**TASK DESCRIPTION**
Write out, word for word, the first line of the data below and every line after it through the one containing "return fold +".

**DATA EXTRACT**

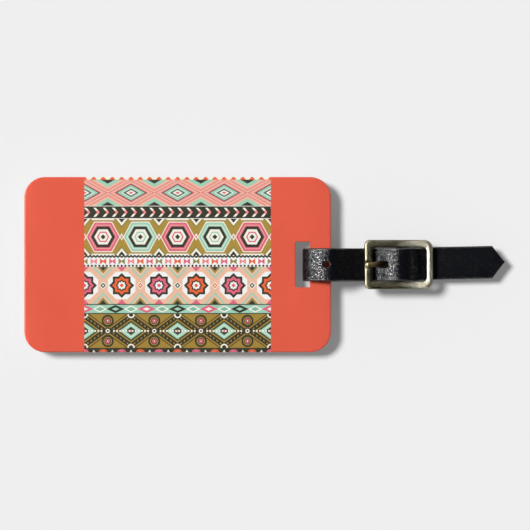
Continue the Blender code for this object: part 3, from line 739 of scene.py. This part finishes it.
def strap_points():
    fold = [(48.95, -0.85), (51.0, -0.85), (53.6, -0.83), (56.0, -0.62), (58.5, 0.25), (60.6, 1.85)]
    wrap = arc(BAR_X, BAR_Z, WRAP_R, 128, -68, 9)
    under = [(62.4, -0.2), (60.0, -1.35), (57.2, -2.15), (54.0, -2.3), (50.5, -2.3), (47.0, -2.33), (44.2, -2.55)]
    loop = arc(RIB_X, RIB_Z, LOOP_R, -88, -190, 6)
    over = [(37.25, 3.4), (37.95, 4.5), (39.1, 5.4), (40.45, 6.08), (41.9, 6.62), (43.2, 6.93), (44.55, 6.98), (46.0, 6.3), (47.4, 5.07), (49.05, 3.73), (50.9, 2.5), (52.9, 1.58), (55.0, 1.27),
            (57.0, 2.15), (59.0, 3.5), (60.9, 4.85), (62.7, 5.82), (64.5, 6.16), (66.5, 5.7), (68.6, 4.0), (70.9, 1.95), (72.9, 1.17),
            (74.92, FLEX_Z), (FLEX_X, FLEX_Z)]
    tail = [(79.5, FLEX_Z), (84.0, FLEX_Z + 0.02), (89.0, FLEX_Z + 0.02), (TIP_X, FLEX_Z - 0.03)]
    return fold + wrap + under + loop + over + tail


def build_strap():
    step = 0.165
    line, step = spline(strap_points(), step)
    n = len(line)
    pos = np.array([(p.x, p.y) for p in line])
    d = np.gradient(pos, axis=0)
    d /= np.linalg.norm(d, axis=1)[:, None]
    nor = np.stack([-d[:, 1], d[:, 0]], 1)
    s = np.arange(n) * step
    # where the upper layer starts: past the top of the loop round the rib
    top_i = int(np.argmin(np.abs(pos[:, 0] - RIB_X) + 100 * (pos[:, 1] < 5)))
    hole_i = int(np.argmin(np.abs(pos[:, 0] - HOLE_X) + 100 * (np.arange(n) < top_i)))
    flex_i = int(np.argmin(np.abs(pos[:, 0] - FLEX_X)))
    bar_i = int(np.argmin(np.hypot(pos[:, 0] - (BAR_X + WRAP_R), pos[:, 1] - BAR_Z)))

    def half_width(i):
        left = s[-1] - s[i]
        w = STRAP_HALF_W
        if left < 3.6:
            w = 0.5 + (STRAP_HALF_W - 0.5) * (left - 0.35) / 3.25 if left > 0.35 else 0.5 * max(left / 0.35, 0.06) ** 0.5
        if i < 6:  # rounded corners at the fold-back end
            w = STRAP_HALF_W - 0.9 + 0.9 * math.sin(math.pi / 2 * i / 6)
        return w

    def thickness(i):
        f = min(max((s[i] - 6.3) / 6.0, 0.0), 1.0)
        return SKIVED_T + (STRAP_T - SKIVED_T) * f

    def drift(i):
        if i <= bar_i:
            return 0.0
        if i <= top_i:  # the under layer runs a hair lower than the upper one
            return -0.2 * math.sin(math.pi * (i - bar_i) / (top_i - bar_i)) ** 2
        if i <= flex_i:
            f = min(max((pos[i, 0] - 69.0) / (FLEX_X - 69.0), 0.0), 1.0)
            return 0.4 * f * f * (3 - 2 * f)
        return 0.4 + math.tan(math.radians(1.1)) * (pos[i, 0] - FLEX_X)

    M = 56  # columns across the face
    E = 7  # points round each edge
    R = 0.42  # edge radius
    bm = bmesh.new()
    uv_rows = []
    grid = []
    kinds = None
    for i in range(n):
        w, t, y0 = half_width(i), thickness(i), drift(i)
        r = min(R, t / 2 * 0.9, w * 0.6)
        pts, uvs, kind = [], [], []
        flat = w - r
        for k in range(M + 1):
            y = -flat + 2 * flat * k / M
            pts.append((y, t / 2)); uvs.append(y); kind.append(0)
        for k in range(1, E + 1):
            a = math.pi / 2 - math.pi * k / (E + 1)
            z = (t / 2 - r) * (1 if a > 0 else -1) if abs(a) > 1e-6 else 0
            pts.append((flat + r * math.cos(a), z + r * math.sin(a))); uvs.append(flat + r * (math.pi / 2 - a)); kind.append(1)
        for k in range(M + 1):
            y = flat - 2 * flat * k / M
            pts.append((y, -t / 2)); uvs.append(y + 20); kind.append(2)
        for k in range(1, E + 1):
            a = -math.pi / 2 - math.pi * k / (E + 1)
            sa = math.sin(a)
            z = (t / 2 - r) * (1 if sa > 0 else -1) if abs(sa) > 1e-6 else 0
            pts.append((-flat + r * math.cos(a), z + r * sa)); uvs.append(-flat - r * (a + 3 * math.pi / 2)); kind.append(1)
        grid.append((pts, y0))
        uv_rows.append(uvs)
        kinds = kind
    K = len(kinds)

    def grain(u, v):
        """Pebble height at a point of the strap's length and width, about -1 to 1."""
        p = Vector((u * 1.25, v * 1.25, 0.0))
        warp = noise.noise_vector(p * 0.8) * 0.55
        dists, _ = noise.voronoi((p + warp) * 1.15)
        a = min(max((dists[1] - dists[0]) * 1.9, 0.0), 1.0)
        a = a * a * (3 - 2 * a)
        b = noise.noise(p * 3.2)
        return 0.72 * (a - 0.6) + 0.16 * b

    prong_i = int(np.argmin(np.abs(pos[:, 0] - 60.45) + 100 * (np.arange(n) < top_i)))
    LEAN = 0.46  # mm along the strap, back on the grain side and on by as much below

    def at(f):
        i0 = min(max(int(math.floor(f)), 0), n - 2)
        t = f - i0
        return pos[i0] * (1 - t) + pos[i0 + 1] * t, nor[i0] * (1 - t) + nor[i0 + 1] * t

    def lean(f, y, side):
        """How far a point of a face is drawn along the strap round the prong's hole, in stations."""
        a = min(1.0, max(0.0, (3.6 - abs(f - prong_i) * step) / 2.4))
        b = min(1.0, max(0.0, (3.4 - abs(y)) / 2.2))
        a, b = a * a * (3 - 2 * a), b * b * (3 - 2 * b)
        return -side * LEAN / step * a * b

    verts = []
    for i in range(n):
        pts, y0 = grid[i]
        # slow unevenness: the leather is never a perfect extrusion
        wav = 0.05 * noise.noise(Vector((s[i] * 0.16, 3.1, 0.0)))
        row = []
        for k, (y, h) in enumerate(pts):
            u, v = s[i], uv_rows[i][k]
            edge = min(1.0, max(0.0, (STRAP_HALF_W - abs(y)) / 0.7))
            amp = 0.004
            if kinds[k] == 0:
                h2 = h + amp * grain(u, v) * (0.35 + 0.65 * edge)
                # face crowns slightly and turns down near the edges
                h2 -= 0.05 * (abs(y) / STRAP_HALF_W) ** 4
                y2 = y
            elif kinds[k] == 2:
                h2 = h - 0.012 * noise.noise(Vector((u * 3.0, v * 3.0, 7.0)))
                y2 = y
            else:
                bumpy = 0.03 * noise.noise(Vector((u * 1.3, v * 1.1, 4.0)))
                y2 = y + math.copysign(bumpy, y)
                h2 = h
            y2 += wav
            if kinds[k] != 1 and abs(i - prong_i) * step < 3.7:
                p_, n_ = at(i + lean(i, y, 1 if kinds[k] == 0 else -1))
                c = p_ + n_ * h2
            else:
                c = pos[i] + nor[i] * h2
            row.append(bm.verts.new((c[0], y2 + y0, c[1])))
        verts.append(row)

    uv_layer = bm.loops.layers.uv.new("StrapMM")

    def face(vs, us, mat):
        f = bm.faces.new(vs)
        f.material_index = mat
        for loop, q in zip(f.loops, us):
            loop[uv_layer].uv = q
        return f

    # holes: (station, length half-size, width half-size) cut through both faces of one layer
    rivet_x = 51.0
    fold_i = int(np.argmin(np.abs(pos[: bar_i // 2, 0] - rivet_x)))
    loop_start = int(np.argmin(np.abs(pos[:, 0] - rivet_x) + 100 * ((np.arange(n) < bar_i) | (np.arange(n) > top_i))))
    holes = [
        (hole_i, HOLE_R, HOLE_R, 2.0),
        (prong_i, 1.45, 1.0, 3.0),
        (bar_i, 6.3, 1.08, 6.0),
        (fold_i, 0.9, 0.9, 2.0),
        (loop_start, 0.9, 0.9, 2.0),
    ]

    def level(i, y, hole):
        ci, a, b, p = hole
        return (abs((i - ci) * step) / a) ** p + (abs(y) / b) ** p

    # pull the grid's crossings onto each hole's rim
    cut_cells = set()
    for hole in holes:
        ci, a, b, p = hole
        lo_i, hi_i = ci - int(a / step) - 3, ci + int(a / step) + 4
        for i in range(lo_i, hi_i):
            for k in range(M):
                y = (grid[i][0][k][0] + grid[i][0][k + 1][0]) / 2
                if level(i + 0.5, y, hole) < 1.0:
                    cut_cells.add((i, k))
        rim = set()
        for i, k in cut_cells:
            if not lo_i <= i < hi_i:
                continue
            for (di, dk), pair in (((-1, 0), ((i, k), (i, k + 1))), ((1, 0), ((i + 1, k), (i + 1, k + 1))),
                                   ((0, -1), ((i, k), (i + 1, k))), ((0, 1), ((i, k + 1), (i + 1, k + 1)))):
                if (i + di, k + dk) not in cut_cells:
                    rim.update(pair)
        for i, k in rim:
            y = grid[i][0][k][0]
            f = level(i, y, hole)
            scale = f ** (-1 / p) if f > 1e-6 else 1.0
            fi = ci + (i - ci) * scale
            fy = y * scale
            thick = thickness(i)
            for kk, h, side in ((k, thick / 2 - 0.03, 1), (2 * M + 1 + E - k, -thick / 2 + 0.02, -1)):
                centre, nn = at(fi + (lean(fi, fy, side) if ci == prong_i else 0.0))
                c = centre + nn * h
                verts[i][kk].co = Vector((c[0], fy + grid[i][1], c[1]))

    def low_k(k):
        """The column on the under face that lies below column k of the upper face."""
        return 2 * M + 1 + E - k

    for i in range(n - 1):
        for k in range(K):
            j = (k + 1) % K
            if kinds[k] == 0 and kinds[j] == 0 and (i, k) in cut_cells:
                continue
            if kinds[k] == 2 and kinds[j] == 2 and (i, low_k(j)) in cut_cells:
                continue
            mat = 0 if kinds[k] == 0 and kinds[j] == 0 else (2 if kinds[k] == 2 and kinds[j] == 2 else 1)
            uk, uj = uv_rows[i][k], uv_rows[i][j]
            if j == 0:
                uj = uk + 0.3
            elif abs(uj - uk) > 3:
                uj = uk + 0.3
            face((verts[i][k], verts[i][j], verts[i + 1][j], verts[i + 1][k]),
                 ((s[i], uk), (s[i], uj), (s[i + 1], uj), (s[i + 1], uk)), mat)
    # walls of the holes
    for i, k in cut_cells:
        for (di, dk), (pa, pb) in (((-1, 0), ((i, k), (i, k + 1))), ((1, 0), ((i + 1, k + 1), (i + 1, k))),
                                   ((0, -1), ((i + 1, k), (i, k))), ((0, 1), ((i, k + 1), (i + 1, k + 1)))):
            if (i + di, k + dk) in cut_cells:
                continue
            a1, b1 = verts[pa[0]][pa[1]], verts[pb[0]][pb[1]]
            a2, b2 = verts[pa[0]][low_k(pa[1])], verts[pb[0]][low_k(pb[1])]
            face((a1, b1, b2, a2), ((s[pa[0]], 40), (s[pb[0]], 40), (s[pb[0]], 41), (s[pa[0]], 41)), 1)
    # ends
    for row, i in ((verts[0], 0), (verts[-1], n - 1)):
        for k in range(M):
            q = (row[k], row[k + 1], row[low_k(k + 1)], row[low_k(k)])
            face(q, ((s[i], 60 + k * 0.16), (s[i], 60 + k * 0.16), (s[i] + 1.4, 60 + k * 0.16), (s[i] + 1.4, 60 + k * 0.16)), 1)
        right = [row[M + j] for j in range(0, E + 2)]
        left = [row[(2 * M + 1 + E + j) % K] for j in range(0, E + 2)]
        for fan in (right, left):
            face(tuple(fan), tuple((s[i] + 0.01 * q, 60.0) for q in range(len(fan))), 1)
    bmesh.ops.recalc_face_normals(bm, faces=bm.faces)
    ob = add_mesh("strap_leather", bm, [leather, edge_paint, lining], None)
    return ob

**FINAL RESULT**
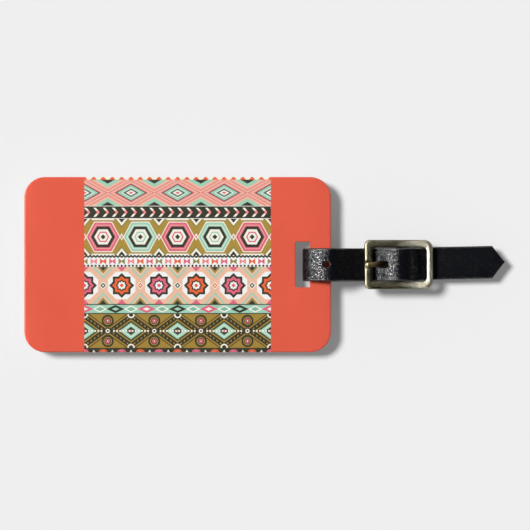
Continue the Blender code for this object: part 3, from line 739 of scene.py. This part finishes it.
def strap_points():
    fold = [(48.95, -0.85), (51.0, -0.85), (53.6, -0.83), (56.0, -0.62), (58.5, 0.25), (60.6, 1.85)]
    wrap = arc(BAR_X, BAR_Z, WRAP_R, 128, -68, 9)
    under = [(62.4, -0.2), (60.0, -1.35), (57.2, -2.15), (54.0, -2.3), (50.5, -2.3), (47.0, -2.33), (44.2, -2.55)]
    loop = arc(RIB_X, RIB_Z, LOOP_R, -88, -190, 6)
    over = [(37.25, 3.4), (37.95, 4.5), (39.1, 5.4), (40.45, 6.08), (41.9, 6.62), (43.2, 6.93), (44.55, 6.98), (46.0, 6.3), (47.4, 5.07), (49.05, 3.73), (50.9, 2.5), (52.9, 1.58), (55.0, 1.27),
            (57.0, 2.15), (59.0, 3.5), (60.9, 4.85), (62.7, 5.82), (64.5, 6.16), (66.5, 5.7), (68.6, 4.0), (70.9, 1.95), (72.9, 1.17),
            (74.92, FLEX_Z), (FLEX_X, FLEX_Z)]
    tail = [(79.5, FLEX_Z), (84.0, FLEX_Z + 0.02), (89.0, FLEX_Z + 0.02), (TIP_X, FLEX_Z - 0.03)]
    return fold + wrap + under + loop + over + tail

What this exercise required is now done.